If we are looking at this image from this [blog](https://towardsdatascience.com/how-to-make-pi-part-1-d0b41a03111f), we see a unit circle in a unit square:

![Circle_Box](https://miro.medium.com/max/700/1*y-GFdC5OM0ZtYfbfkjjB2w.png)

The area:

- for the circle is $A_{circle} = \Pi*r^2 = \Pi * 1*1 = \Pi$
- for the square is $A_{square} = d^2 = (2*r)^2 = 4$

The ratio of the two areas are therefore $\frac{A_{circle}}{A_{square}} =  \frac{\Pi}{4}$

The Monte-Carlo-Simulation draws multiple points on the square, uniformly at random. For every point, we count if it lies within the circle or not.
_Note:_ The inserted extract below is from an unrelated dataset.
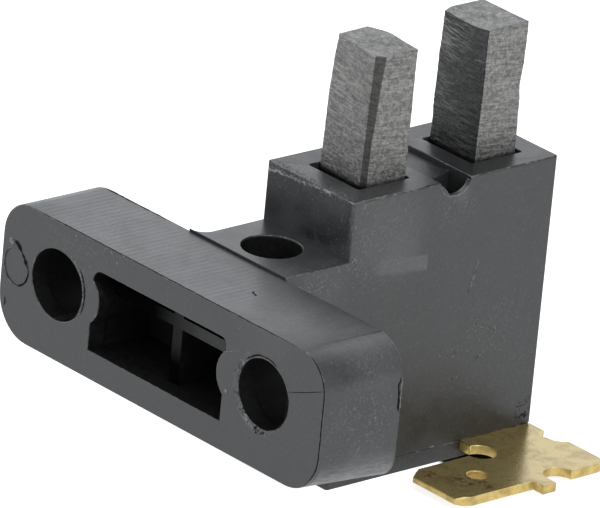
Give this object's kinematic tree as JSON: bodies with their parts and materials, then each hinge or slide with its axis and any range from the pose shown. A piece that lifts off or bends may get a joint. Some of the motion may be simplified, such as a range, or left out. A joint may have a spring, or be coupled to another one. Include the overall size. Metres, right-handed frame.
{
  "type": "carbon brush holder",
  "caption": "Moulded holder with a two-hole screw flange, sprung carbon brushes that press on slip rings, and brass blade terminals.",
  "frame": {"origin": "on the flange's front face, midway between the two screw holes, at the height of their axes", "axes": "-Y leaves the flange's front face along the screw holes; +X runs along the flange; +Z is the way the brushes point"},
  "size_m": [0.0388, 0.0359, 0.0355],
  "materials": {
    "moulding": "satin moulded dark grey, scuffed",
    "carbon": "sawn carbon graphite, matt with a slight metallic sheen",
    "brass": "stamped sheet brass, slightly tarnished",
    "spring_steel": "drawn wire",
    "copper": "bare copper braid"
  },
  "bodies": {
    "holder": {"holder_body": "moulding", "base_cover": "moulding", "terminal_near": "brass", "terminal_far": "brass", "spring_front": "spring_steel", "spring_rear": "spring_steel", "shunt_front": "copper", "shunt_rear": "copper"},
    "front_brush": {"brush_front": "carbon"},
    "rear_brush": {"brush_rear": "carbon"}
  },
  "joints": [
    {"name": "front_brush_slide", "type": "slide", "parent": "holder", "child": "front_brush", "axis": [0, 0, -1], "range_m": [0, 0.0095], "stiffness_N_per_m": 250, "springref_m": -0.006, "deforming": ["spring_front", "shunt_front"]},
    {"name": "rear_brush_slide", "type": "slide", "parent": "holder", "child": "rear_brush", "axis": [0, 0, -1], "range_m": [0, 0.0095], "stiffness_N_per_m": 250, "springref_m": -0.006, "deforming": ["spring_rear", "shunt_rear"]}
  ]
}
And so we get the approximation:

$\frac{\Pi}{4} \approx \frac{\text{points_in_circle}}{\text{total_points}}$

or

$\Pi \approx 4* \frac{\text{points_in_circle}}{\text{total_points}}$



If we have a point $x_1,y_1$ and we want to figure out if it lies in a circle with radius $1$ we can use the following formula:

$\text{is_in_circle}(x_1,y_1) = 
\begin{cases}
    1,& \text{if } (x_1)^2 + (y_1)^2 \leq 1\\
    0,              & \text{otherwise}
\end{cases}$

## Implementation
Write a MapReduce algorithm for estimating $\Pi$

### Running the Job


Unfortunately, the library does not work without an input file. I guess this comes from the fact that the hadoop streaming library also does not support this feature, see [stack overflow](https://stackoverflow.com/questions/22821005/hadoop-streaming-job-with-no-input-file).

We fake the number of mappers with different input files. Not the most elegant solution :/


In [None]:
!python pi.py /data/dataset/text/small.txt

In [None]:
!python pi.py /data/dataset/text/holmes.txt